Já Djalma Rodrigues, sócio da área tributária do escritório Miguel Neto Advogados, avalia que a cobrança pode ser justificada sim pela desproporcionalidade entre serviço e aluguel de embarcações nos contratos. Para ele, o pagamento pode ser uma boa saída para a Petrobras, devido às condições oferecidas pelo Carf.

Condição especial para pagamento
A empresa devedora pode se beneficiar de um desconto de 60% do total, além de usar até 10% do prejuízo fiscal para abater da dívida depois dos descontos. O saldo pode ser pago com entrada de 30% e parcelamento do restante em até seis vezes. Há ainda a alternativa de obter desconto menor e quitar com entrada de 10% e 24 parcelas.

Cálculos feitos pelo advogado considerando as condições de pagamento e os depósitos judiciais estimam que o valor da dívida final seria de R$ 15,2 bilhões.

— É importante lembrar que uma das condições para fechar esse acordo seria concordância em obedecer às regras da Receita Federal, desistindo de discutir no futuro qualquer outra autuação relacionada a isso — alerta Rodrigues.

Valor a ser pago
Ilan Arbetman, analista da Ativa Investimentos, também avalia que o desembolso efetivo pela Petrobras seja menor que R$ 20 bilhões.
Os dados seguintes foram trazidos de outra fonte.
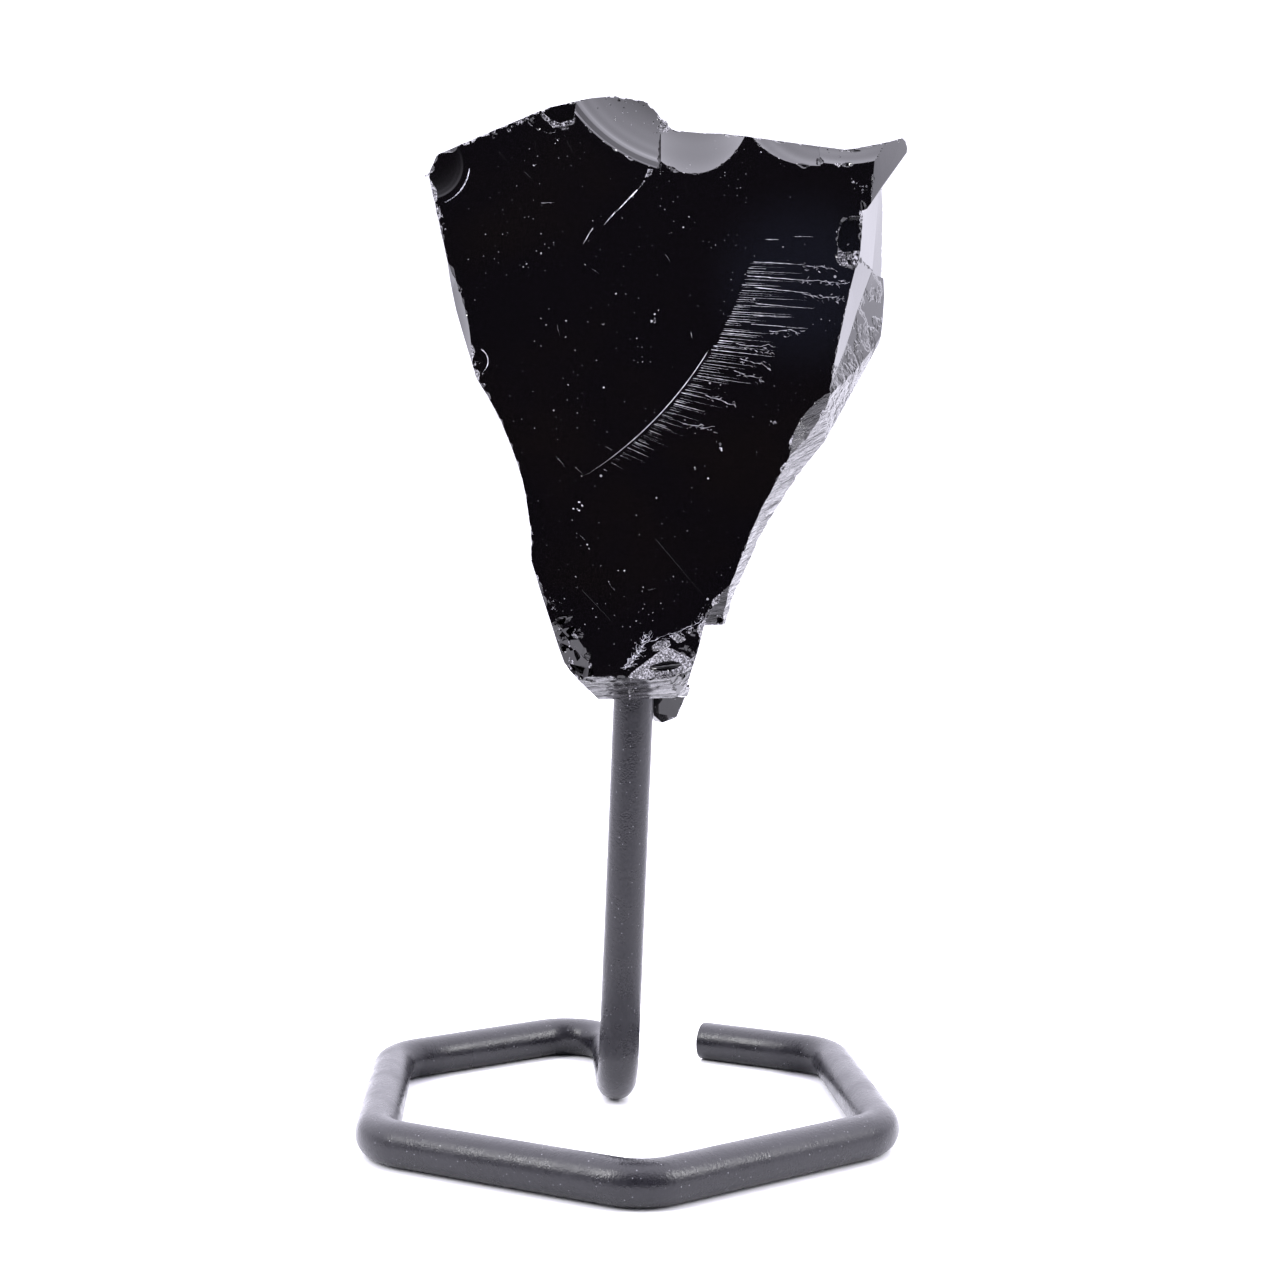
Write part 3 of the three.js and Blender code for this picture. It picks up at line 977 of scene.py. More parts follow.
    def foot_cuts(self) -> list[Shape]:
        """Return the flat-sided breaks of the foot: its underside, two steps and a crushed bevel.

        Returns:
            The cutters, in the order of cutting.
        """
        under_left = [(x, y, z) for x in (-14.0, 0.7) for y, z in
                      ((-12.5, 55.7), (-1.0, 50.0), (-12.5, 44.0), (-1.0, 44.0))]
        under_right = [(x, y, z + 0.012 * (x - 0.6)) for x in (0.6, 15.0) for y, z in
                       ((-12.5, 55.55), (-1.0, 50.35), (-12.5, 44.0), (-1.0, 44.0))]
        dark_step = [(x, -13.0, z) for x, z in
                     ((3.0, 58.8), (6.0, 59.7), (7.3, 61.0), (9.1, 61.6), (12.0, 61.0),
                      (12.0, 53.0), (3.0, 53.0))]
        dark_step += [(3.2, -10.5, 58.6), (6.2, -10.4, 59.5), (9.2, -10.4, 61.2),
                      (4.2, -10.3, 56.8), (8.0, -9.7, 56.6), (12.0, -9.6, 60.0), (6.0, -9.9, 53.0)]
        corner_step = [(x, -13.0, z) for x, z in
                       ((8.9, 61.4), (10.0, 63.6), (11.4, 65.8), (12.6, 68.4), (15.0, 71.0), (15.0, 54.0),
                        (8.9, 54.0))]
        corner_step += [(9.2, -10.4, 61.3), (10.2, -10.3, 63.4), (11.6, -10.2, 65.6), (12.8, -10.1, 68.2),
                        (15.0, -9.9, 70.8), (9.0, -9.0, 60.2), (12.0, -8.2, 60.4), (10.0, -8.0, 54.0),
                        (15.0, -7.4, 60.0)]
        bevel = [(-0.2, -10.95, 54.9), (1.2, -10.8, 57.0), (2.8, -10.45, 59.1), (4.6, -10.05, 58.2),
                 (7.6, -9.0, 56.7), (8.4, -8.0, 55.4), (0.0, -9.6, 53.6), (4.0, -13.0, 53.0),
                 (9.0, -13.0, 54.6), (-0.2, -13.0, 54.9), (2.8, -13.0, 59.1), (7.6, -13.0, 56.7)]
        notch = [(x, y, z) for y in (-15.0, 16.0) for x, z in
                 ((9.2, 60.5), (18.0, 61.0), (8.8, 57.7), (8.3, 55.1), (7.3, 52.9), (18.0, 52.9))]
        return [hull(under_left, Surface.COMBED), hull(under_right, Surface.COMBED),
                hull(dark_step), hull(corner_step, Surface.COMBED), hull(bevel, Surface.CRUSHED),
                hull(notch, Surface.STREAKED)]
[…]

Pelos seus cálculos, o montante ficaria em torno de R$ 14 bi. Por isso, avalia o acordo como um “bom negócio”:

— É um passivo que deveria ser pago. Não considero negativo. Tem que perceber o que é melhor para a saúde financeira da companhia a longo prazo, apesar dos impactos a curto prazo, como a redução de dividendos.

A chance de impactos nos dividendos extraordinários no segundo trimestre desagrada os investidores, avalia Flávio Conde, da Levante Investimentos. Para ele, apesar de o pagamento da dívida ser algo esperado, o apressamento gera insatisfações.

— Tem várias empresas grandes com pendências no CARF. A Petrobras, por ter o governo como acionista principal, tende a cumprir a ordem sem muito questionar, enquanto as empresas privadas brigam mais — critica.

A má impressão pelo efeito nos dividendos pode se dissipar, na opinião de Paulo Luives, especialista da Valor Investimentos, com a eliminação das disputas com o Carf, que vêm se arrastando há bastante tempo:

— Se tudo for resolvido, a empresa se livra de obrigações futuras, o que gera instabilidade nos preços dos papéis pela dúvida sobre quanto a empresa teria que pagar.

Frederico Nobre, líder da área de análise de ações na Warren, também acha que o acordo pode “sair barato” para a Petrobras:

— A companhia vai ter uma saída de caixa relativamente baixa, com benefício de usar crédito de prejuízo fiscal. Para a União é bom porque está precisando melhorar a arrecadação, e o governo tem uma meta fiscal bastante ousada que o mercado não está comprando.